Citizen: Do you see a silver lining here, in that the sex industry has so overplayed its hand that now we can prove they really are endangering our children to the extent there finally could be a significant backlash–as with the tobacco industry a few years ago?
Duke: I certainly do. With tobacco, so many people had finally lost loved ones and communities were finally tired of burying loved ones and looking at the tremendous toll that tobacco was taking on the people’s health that there was a backlash. And we could very well be at the beginning stages of a backlash on pornography now as so many families are being destroyed by pornography that eventually the good people in this country are going to say ‘we’ve had enough.’ And when they’ve had enough, they can make changes.
But it will take the good people of this country finally to say they’ve had enough because the pornographers and their enablers are not simply going to say ‘we’ve gone as far as we want to go’ until this entire country is awash in pornography and sexual deviation. And the rest of us need to make sure that doesn’t happen. So, yes, we could be finally seeing the beginning of a backlash that sends them back into the shadows. We can certainly pray for that.
Citizen: How can we hasten that day?
Duke: When the good people in this country decide they no longer want it coming into their homes, and they begin to insist that the cable companies no longer be able to simply charge them to send it into everyone’s homes. When we’re actually able to have an a la carte cable system, where people can choose which channels people want to pay for instead of having to pay for bundles. That will help.

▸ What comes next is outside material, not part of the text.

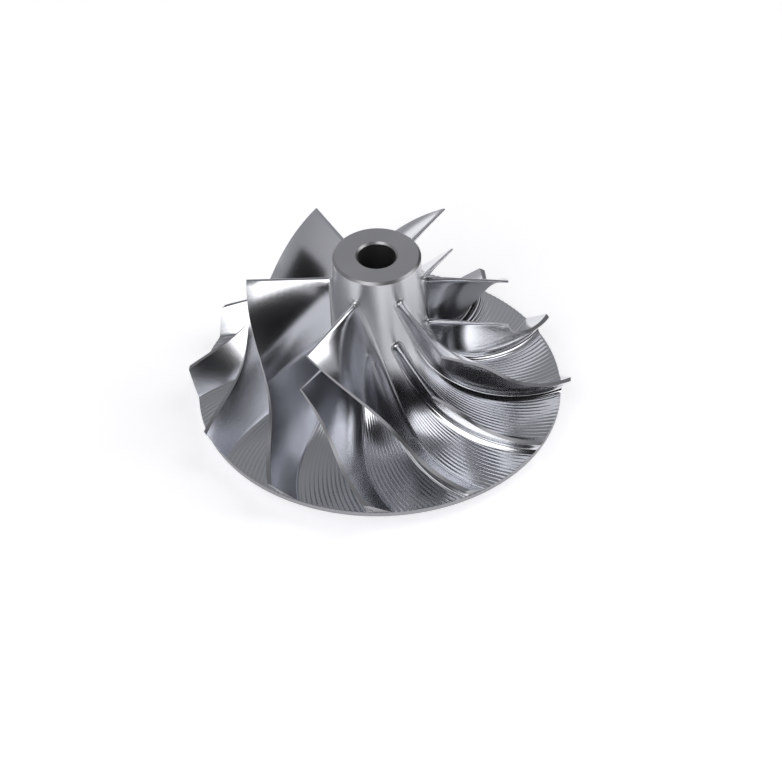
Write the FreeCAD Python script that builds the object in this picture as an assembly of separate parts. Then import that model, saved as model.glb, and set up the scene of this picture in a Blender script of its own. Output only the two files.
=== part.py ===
"""Compressor wheel of a turbocharger, milled from one piece of aluminium.

One turned blank (bore, nose, curved hub, thin disc, thickened back with a seat) carries six full
blades and six shorter splitter blades between them. Millimetres, +Z along the bore towards the nose,
origin on the bore axis in the plane of the rear seat. Heights of the hub and the blades are taken
from the front edge of the rim.

A blade is made as it is milled: straight lines run from a curve on the hub to a curve on the turned
outer line of the blades, half the blade's thickness is set off to each side of them, and the slab is
then trimmed to the turned outline, which gives the exact outer edge and the raked, overhanging tip.
"""
import FreeCAD, Part
import math
import os

Vector = FreeCAD.Vector

# ---------------------------------------------------------------- driving dimensions, mm and degrees
# bore and nose
bore_diameter = 8.0
bore_chamfer = 0.4
nose_diameter = 18.4
nose_height = 36.6            # nose face
nose_chamfer = 0.5

# disc and back
disc_diameter = 77.0
rim_thickness = 1.15
back_depth = 5.5              # from the front edge of the rim back to the seat
back_slope = 8.0              # the back thickens towards the axis at this angle
rim_flat_width = 2.5          # flat ring at the outer edge of the back
seat_diameter = 20.0
seat_chamfer = 0.4

# hub line: one curve from the nose, straight down at first, and out to the rim
hub_drop_height = 6.75        # how far down the curve heads before it bends
hub_bend_radius = 14.4        # the point that draws the bend towards the axis and the disc
hub_bend_height = 2.0

# outer line of the blades, drawn in the same way
inducer_diameter = 54.4
tip_diameter = 81.2           # the tips overhang the disc
tip_height = 3.85
outer_drop_height = 15.4
outer_bend_radius = 25.3
outer_bend_height = 8.1

# blades
blade_pairs = 6               # a full blade and a splitter make a pair
full_root_height = 30.65      # leading edge of a full blade, at the hub
full_tip_height = 29.7        # and at the outer line
splitter_root_height = 20.2
splitter_tip_height = 19.6
root_start = -1.9             # angle at which the first full blade starts, at the hub
root_wrap = 62.7              # angle that it covers on its way to the rim, anticlockwise from the nose
root_wrap_shape = (0.93, 0.635)
tip_start = -2.6              # the same three for the outer line
tip_wrap = 58.2
tip_wrap_shape = (0.74, 0.665)
root_thickness = 1.9
tip_thickness = 0.75
edge_root_thickness = 1.2     # the blades thin down towards the leading edge
edge_tip_thickness = 0.5
thinning_power = 4            # a higher power keeps the thinning closer to the leading edge

# allowances of the construction
root_sink = 1.0               # how deep a blade reaches into the hub
trim_allowance = 0.8          # stock beyond the outer line, before trimming
exit_allowance = 0.03         # stock beyond the tips, as a share of the blade's run
stations = 13                 # straight lines that carry a flank

NODE = "compressor_wheel"
AXIS = Vector(0, 0, 1)
ORIGIN = Vector(0, 0, 0)

# ---------------------------------------------------------------- worked out
bore_radius = bore_diameter / 2
nose_radius = nose_diameter / 2
disc_radius = disc_diameter / 2
inducer_radius = inducer_diameter / 2
tip_radius = tip_diameter / 2
seat_radius = seat_diameter / 2
rim_front = back_depth
rim_back = rim_front - rim_thickness
nose_face = rim_front + nose_height

# poles of the two lines as (radius, height)
hub_line = [(nose_radius, nose_face), (nose_radius, rim_front + hub_drop_height),
            (hub_bend_radius, rim_front + hub_bend_height), (disc_radius, rim_front)]
outer_line = [(inducer_radius, rim_front + full_tip_height),
              (inducer_radius, rim_front + outer_drop_height),
              (outer_bend_radius, rim_front + outer_bend_height),
              (tip_radius, rim_front + tip_height)]


def section_point(point):
    return Vector(point[0], 0, point[1])


def curve(poles, begin=0.0):
    """Return a contour's curve in the XZ plane, from a share of it to its end."""
    line = Part.BezierCurve()
    line.setPoles([section_point(pole) for pole in poles])
    line.segment(begin, 1.0)
    return line


def cubic(values, share):
    """Return the value at a share of a cubic curve with four control values."""
    rest = 1 - share
    weights = (rest ** 3, 3 * rest * rest * share, 3 * rest * share * share, share ** 3)
    return sum(weight * value for weight, value in zip(weights, values))


def on_line(poles, share):
    radii, heights = zip(*poles)
    return cubic(radii, share), cubic(heights, share)


def share_at_height(poles, height):
    """Return the share of a contour at which it comes down to a height."""
    low, high = 0.0, 1.0
    for _ in range(50):
        middle = (low + high) / 2
        if on_line(poles, middle)[1] > height:
            low = middle
        else:
            high = middle
    return low


full_root_share = share_at_height(hub_line, rim_front + full_root_height)


def wrapped_point(poles, line_share, start, total, shape, run_share):
    """Return the point of a contour, turned by the angle that the blade has covered there."""
    radius, height = on_line(poles, line_share)
    angle = math.radians(start + total * cubic((0, *shape, 1), run_share))
    return Vector(radius * math.cos(angle), radius * math.sin(angle), height)


def ruling(root_share, tip_share):
    """Return the root and the outer point of the full blade's middle surface at shares of its run."""
    line_share = full_root_share + (1 - full_root_share) * root_share
    root = wrapped_point(hub_line, line_share, root_start, root_wrap, root_wrap_shape, root_share)
    tip = wrapped_point(outer_line, tip_share, tip_start, tip_wrap, tip_wrap_shape, tip_share)
    return root, tip


def blade_station(first, share):
    """Return the left and right flank points inside the hub, then those beyond the outer line."""
    def at(s):
        return ruling(*(begin + (1 - begin) * s for begin in first))

    step = 1e-4
    root, tip = at(share)
    root_before, tip_before = at(share - step)
    root_after, tip_after = at(share + step)
    root_run = root_after - root_before
    tip_run = tip_after - tip_before
    span = tip - root
    fullness = 1 - max(0.0, 1 - share) ** thinning_power
    at_root = edge_root_thickness + (root_thickness - edge_root_thickness) * fullness
    at_tip = edge_tip_thickness + (tip_thickness - edge_tip_thickness) * fullness
    points = []
    for level in (-root_sink / span.Length, 1 + trim_allowance / span.Length):
        middle = root + span * level
        normal = (root_run + (tip_run - root_run) * level).cross(span).normalize()
        half = (at_root + (at_tip - at_root) * level) / 2
        points += [middle + normal * half, middle - normal * half]
    return points


def blade_slab(first):
    """Return one untrimmed blade whose root and outer curves start at shares of the full blade's."""
    shares = [(1 + exit_allowance) * i / (stations - 1) for i in range(stations)]
    splines = []
    for points in zip(*(blade_station(first, share) for share in shares)):
        spline = Part.BSplineCurve()
        spline.interpolate(list(points))
        splines.append(spline.toShape())
    low_left, low_right, high_left, high_right = splines

    def across(left, right, end):
        return Part.LineSegment(left.valueAt(getattr(left, end)), right.valueAt(getattr(right, end))).toShape()

    pairs = [(low_left, high_left), (low_right, high_right), (low_left, low_right), (high_left, high_right)]
    for end in ("FirstParameter", "LastParameter"):
        pairs.append((across(low_left, low_right, end), across(high_left, high_right, end)))
    shell = Part.makeShell([Part.makeRuledSurface(a, b) for a, b in pairs])
    shell.sewShape()
    solid = Part.Solid(shell)
    if solid.Volume < 0:
        solid.reverse()
    return solid


def polyline(points):
    corners = [section_point(point) for point in points]
    return [Part.LineSegment(a, b).toShape() for a, b in zip(corners, corners[1:])]


def revolved(edges):
    wire = Part.Wire(Part.__sortEdges__(edges))
    return Part.Face(wire).revolve(ORIGIN, AXIS, 360)


def blade_space():
    """The space that the turned outline leaves for the blades, down to inside the disc."""
    depth = rim_thickness * 0.7
    rake = (tip_radius - disc_radius) / tip_height
    closing = [outer_line[-1], (disc_radius - depth * rake, rim_front - depth), (0, rim_front - depth),
               (0, nose_face), (inducer_radius, nose_face), outer_line[0]]
    return revolved([curve(outer_line).toShape()] + polyline(closing))


def turned_hub():
    """The hub with its nose, disc, back, seat and bore."""
    chamfer_share = share_at_height(hub_line, nose_face - nose_chamfer)
    shoulder = on_line(hub_line, chamfer_share)
    back_run = disc_radius - rim_flat_width - seat_radius
    back_foot = rim_back - back_run * math.tan(math.radians(back_slope))
    outline = [(disc_radius, rim_front), (disc_radius, rim_back), (disc_radius - rim_flat_width, rim_back),
               (seat_radius, back_foot), (seat_radius, seat_chamfer), (seat_radius - seat_chamfer, 0),
               (bore_radius + bore_chamfer, 0), (bore_radius, bore_chamfer),
               (bore_radius, nose_face - bore_chamfer), (bore_radius + bore_chamfer, nose_face),
               (shoulder[0] - nose_chamfer, nose_face), shoulder]
    return revolved([curve(hub_line, chamfer_share).toShape()] + polyline(outline))


def splitter_first():
    """Return the shares of the full blade's root and outer runs at which the splitter starts."""
    root = share_at_height(hub_line, rim_front + splitter_root_height)
    tip = share_at_height(outer_line, rim_front + splitter_tip_height)
    return (root - full_root_share) / (1 - full_root_share), tip


def build():
    space = blade_space()
    full = blade_slab((0.0, 0.0)).common(space)
    splitter = blade_slab(splitter_first()).common(space)
    pitch = 360 / blade_pairs
    blades = []
    for i in range(blade_pairs):
        for blade, angle in ((full, i * pitch), (splitter, (i - 0.5) * pitch)):
            copy = blade.copy()
            copy.rotate(ORIGIN, AXIS, angle)
            blades.append(copy)
    return turned_hub().fuse(blades).Solids[0]


wheel = build()
os.makedirs("parts", exist_ok=True)
wheel.exportStep("parts/" + NODE + ".step")
print(NODE, "valid", wheel.isValid(), "volume", round(wheel.Volume, 1), "mm3, faces", len(wheel.Faces))
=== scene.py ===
"""Compressor wheel of a turbocharger, milled from one piece of aluminium, on a white studio table.

The whole wheel is modelled again here, finer than its CAD solid and on the same curves: the ball mill's
grooves run along the floor of the passages, a fillet runs round the foot of every blade, and the
leading edges are rounded. Shapes are worked out in millimetres and scaled to metres at the end.
"""
import math

import bmesh
import bpy
import numpy as np
from mathutils import Matrix, Vector


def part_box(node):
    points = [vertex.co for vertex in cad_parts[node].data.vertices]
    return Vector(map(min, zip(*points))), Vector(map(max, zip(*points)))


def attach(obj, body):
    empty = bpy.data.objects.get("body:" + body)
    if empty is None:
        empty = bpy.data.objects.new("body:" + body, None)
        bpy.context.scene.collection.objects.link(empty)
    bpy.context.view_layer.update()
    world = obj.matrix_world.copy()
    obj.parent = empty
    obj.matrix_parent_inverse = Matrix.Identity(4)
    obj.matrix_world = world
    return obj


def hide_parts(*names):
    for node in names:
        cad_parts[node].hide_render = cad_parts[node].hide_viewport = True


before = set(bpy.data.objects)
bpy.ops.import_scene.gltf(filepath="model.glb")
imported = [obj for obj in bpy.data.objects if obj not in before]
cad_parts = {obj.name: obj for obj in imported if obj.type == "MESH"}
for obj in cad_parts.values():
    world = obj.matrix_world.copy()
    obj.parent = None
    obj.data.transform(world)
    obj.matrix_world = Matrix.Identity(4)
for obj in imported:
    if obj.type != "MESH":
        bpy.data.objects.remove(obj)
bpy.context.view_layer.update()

NODE = "compressor_wheel"
MM = 0.001

# ---------------------------------------------------------------- sizes of the wheel, mm and degrees
nose_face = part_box(NODE)[1].z / MM
nose_radius = 9.2
nose_chamfer = 0.5
bore_radius = 4.0
bore_chamfer = 0.4

disc_radius = 38.5
rim_front = 5.5
rim_back = 4.35
rim_flat = 2.5
edge_break = 0.12
back_slope = 8.0
seat_radius = 10.0
seat_chamfer = 0.4

tip_radius = 40.6
tip_height = 3.85             # above the front edge of the rim

# poles of the floor's line and of the blades' outer line, as (radius, height)
hub_line = [(nose_radius, nose_face), (nose_radius, rim_front + 6.75), (14.4, rim_front + 2.0),
            (disc_radius, rim_front)]
outer_line = [(27.2, rim_front + 29.7), (27.2, rim_front + 15.4), (25.3, rim_front + 8.1),
              (tip_radius, rim_front + tip_height)]

blade_pairs = 6               # a full blade and a splitter make a pair
passages = 2 * blade_pairs
root_start, root_wrap, root_shape = -1.9, 62.7, (0.93, 0.635)
tip_start, tip_wrap, tip_shape = -2.6, 58.2, (0.74, 0.665)
full_root_height = rim_front + 30.65
splitter_root_height = rim_front + 20.2
splitter_tip_height = rim_front + 19.6
root_thickness, edge_root_thickness = 1.9, 1.2
tip_thickness, edge_tip_thickness = 0.75, 0.5
thinning_power = 4            # the higher, the nearer to the leading edge the blades thin down

# what the mill leaves
tool_radius = 0.9             # ball nose that mills the floor
grooves = 17                  # its passes from one blade to the next
groove_sink = 0.6             # share of a groove's depth that lies under the floor's line
fillet_radius = 0.9           # at the foot of the blades
edge_rounding = 1.6           # a leading edge is this many times as deep as half its thickness
blade_sink = 0.5              # how far a blade's foot reaches under the floor

# how finely the meshes are divided
columns_per_groove = 3
floor_rows, back_rows, bore_rows = 78, 8, 14
stations = 44                 # along a flank
station_crowding = 1.1        # above 1, they crowd towards the leading edge
edge_columns = 8              # round a leading edge
fillet_rows, flank_rows = 6, 11
merge_distance = 0.0005       # points nearer than this become one

# finishes, in the order of the material slots; the bored and edge slots also carry painted shade in their
# darker colours
FLOOR, FLANK, TURNED, BORED, EDGE = range(5)

passage_angle = 2 * math.pi / passages
groove_angle = passage_angle / grooves


# ---------------------------------------------------------------- curves, for numbers and for arrays
def cubic(values, share):
    """Value at a share of a cubic curve with four control values."""
    rest = 1 - share
    weights = (rest ** 3, 3 * rest * rest * share, 3 * rest * share * share, share ** 3)
    return sum(weight * value for weight, value in zip(weights, values))


def on_line(poles, share):
    """Radius and height at a share of a turned line."""
    radii, heights = zip(*poles)
    return cubic(radii, share), cubic(heights, share)


def share_at_height(poles, height):
    """Share of a turned line, or a little beyond its ends, at which it comes down to a height."""
    shares = np.linspace(-0.05, 1.05, 4401)
    heights = on_line(poles, shares)[1]
    return np.interp(-np.asarray(height), -heights, shares)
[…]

When people begin to tell their stores that they no longer want to have the pornographic magazines out on display and begin to tell store owners that while they may not be able to stop them from selling the magazine, they’re going to stop shopping in those stores if those magazines aren’t put behind the counter out of sight. We know, as a matter of fact, that when these stores put the magazines out of sight, the sales drop off almost completely. It’s going to take those kinds of things.